WRITTEN TASK: Reproduce precisely the lines of the listing below, starting with the line that contains "cutter.hide_render = True" and stopping after the line that contains "low, high = Vector((1e9,)"; include nothing else.

--- BEGIN ---

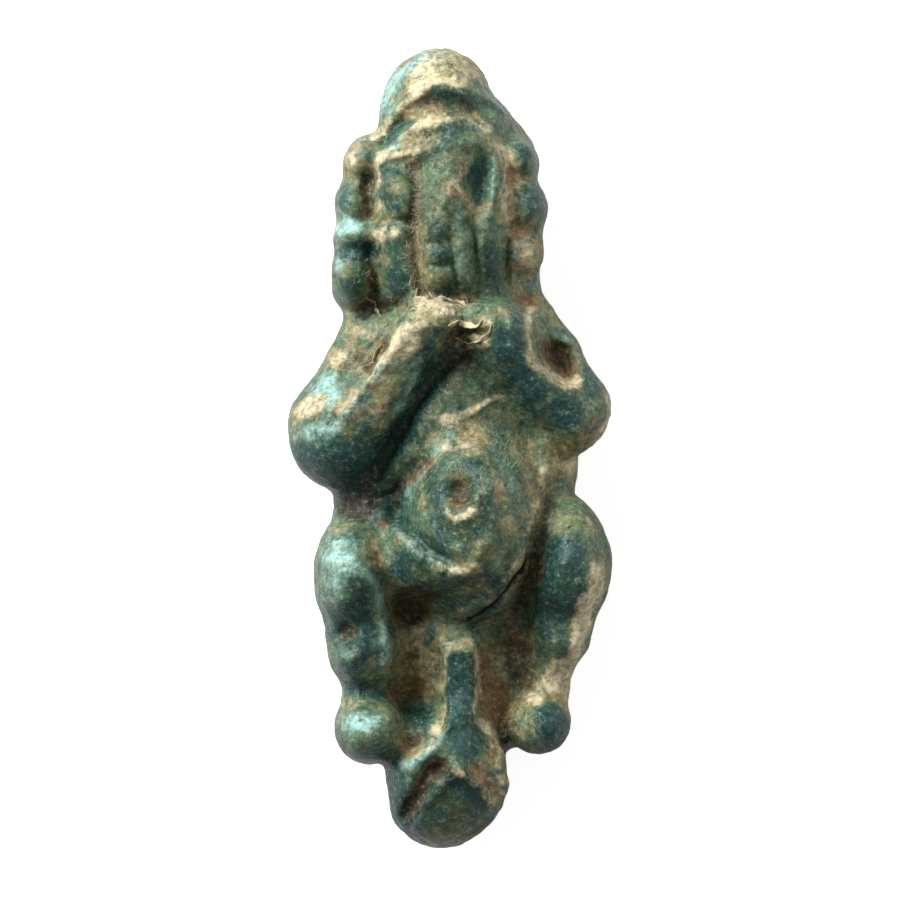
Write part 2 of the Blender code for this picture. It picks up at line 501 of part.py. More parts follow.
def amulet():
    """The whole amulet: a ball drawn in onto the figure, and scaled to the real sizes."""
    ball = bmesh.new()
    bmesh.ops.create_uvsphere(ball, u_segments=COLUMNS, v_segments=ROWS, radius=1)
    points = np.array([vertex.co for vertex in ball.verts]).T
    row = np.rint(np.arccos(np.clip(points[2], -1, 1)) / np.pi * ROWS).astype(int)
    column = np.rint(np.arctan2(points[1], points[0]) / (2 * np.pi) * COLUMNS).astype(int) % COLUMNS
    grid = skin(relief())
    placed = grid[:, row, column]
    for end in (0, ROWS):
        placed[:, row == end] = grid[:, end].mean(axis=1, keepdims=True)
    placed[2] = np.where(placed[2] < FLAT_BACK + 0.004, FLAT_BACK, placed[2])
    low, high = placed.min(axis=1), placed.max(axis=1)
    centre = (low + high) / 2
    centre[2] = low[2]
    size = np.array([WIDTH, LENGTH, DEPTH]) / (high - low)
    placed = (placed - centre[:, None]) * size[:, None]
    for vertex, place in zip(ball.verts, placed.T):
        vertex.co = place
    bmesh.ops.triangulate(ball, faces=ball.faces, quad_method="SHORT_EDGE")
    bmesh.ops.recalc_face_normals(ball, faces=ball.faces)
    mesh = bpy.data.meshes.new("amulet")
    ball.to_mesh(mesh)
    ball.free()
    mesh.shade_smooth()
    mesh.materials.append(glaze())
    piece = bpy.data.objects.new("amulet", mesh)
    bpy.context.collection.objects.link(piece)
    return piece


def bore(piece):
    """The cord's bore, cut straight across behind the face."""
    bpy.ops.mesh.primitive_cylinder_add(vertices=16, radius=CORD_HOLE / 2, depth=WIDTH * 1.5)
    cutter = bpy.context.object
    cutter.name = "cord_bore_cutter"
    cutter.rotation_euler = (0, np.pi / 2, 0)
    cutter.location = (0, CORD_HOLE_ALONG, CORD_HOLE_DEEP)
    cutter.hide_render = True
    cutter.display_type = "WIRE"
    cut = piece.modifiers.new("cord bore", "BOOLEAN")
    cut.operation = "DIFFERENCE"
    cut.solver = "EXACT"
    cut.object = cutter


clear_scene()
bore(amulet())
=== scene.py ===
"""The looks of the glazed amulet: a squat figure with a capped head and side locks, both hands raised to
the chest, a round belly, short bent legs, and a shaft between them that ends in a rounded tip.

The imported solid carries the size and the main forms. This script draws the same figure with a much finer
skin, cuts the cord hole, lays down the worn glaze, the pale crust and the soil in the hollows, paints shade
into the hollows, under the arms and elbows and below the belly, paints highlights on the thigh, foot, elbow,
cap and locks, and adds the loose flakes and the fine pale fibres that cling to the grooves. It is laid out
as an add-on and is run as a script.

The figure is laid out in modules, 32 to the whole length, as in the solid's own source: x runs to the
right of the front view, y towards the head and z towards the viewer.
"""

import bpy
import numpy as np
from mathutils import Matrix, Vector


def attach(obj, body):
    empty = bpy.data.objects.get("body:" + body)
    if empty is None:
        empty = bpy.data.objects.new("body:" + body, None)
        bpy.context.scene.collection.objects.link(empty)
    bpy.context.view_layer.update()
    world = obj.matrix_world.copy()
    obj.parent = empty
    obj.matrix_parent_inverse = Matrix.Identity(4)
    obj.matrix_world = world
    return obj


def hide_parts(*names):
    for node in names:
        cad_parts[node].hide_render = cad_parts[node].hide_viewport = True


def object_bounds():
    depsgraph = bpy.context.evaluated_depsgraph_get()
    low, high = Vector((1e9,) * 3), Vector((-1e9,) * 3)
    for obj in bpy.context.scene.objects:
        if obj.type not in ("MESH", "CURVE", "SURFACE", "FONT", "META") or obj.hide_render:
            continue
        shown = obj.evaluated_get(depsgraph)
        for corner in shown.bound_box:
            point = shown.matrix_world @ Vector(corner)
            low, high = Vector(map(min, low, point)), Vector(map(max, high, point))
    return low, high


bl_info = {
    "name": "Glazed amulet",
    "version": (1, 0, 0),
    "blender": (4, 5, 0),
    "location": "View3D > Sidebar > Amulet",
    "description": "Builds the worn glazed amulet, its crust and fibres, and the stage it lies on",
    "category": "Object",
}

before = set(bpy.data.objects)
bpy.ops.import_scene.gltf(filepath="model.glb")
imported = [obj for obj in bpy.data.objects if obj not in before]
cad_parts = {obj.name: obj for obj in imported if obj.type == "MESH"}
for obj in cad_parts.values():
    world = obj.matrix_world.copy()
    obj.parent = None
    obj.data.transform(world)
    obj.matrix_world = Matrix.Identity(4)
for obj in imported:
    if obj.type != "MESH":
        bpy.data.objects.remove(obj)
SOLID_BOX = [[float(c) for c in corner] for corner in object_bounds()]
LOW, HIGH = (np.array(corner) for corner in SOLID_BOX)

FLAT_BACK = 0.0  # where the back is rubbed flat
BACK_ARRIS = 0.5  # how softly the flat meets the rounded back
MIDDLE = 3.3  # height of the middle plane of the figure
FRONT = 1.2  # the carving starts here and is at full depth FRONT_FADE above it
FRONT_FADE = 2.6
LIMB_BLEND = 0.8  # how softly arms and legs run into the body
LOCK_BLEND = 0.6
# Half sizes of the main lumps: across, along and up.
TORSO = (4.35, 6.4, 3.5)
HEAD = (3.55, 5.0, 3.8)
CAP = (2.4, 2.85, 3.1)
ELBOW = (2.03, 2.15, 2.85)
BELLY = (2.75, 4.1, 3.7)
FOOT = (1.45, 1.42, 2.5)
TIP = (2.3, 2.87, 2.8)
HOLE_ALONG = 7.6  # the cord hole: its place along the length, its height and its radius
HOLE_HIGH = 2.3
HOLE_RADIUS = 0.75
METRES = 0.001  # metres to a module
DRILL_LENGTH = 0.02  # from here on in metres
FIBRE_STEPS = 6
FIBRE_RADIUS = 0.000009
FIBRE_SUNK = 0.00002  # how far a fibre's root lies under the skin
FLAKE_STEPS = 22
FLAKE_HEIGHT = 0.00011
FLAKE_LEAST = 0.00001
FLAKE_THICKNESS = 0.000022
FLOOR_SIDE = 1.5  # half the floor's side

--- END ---

WRITTEN ANSWER:
    cutter.hide_render = True
    cutter.display_type = "WIRE"
    cut = piece.modifiers.new("cord bore", "BOOLEAN")
    cut.operation = "DIFFERENCE"
    cut.solver = "EXACT"
    cut.object = cutter


clear_scene()
bore(amulet())
=== scene.py ===
"""The looks of the glazed amulet: a squat figure with a capped head and side locks, both hands raised to
the chest, a round belly, short bent legs, and a shaft between them that ends in a rounded tip.

The imported solid carries the size and the main forms. This script draws the same figure with a much finer
skin, cuts the cord hole, lays down the worn glaze, the pale crust and the soil in the hollows, paints shade
into the hollows, under the arms and elbows and below the belly, paints highlights on the thigh, foot, elbow,
cap and locks, and adds the loose flakes and the fine pale fibres that cling to the grooves. It is laid out
as an add-on and is run as a script.

The figure is laid out in modules, 32 to the whole length, as in the solid's own source: x runs to the
right of the front view, y towards the head and z towards the viewer.
"""

import bpy
import numpy as np
from mathutils import Matrix, Vector


def attach(obj, body):
    empty = bpy.data.objects.get("body:" + body)
    if empty is None:
        empty = bpy.data.objects.new("body:" + body, None)
        bpy.context.scene.collection.objects.link(empty)
    bpy.context.view_layer.update()
    world = obj.matrix_world.copy()
    obj.parent = empty
    obj.matrix_parent_inverse = Matrix.Identity(4)
    obj.matrix_world = world
    return obj


def hide_parts(*names):
    for node in names:
        cad_parts[node].hide_render = cad_parts[node].hide_viewport = True


def object_bounds():
    depsgraph = bpy.context.evaluated_depsgraph_get()
    low, high = Vector((1e9,) * 3), Vector((-1e9,) * 3)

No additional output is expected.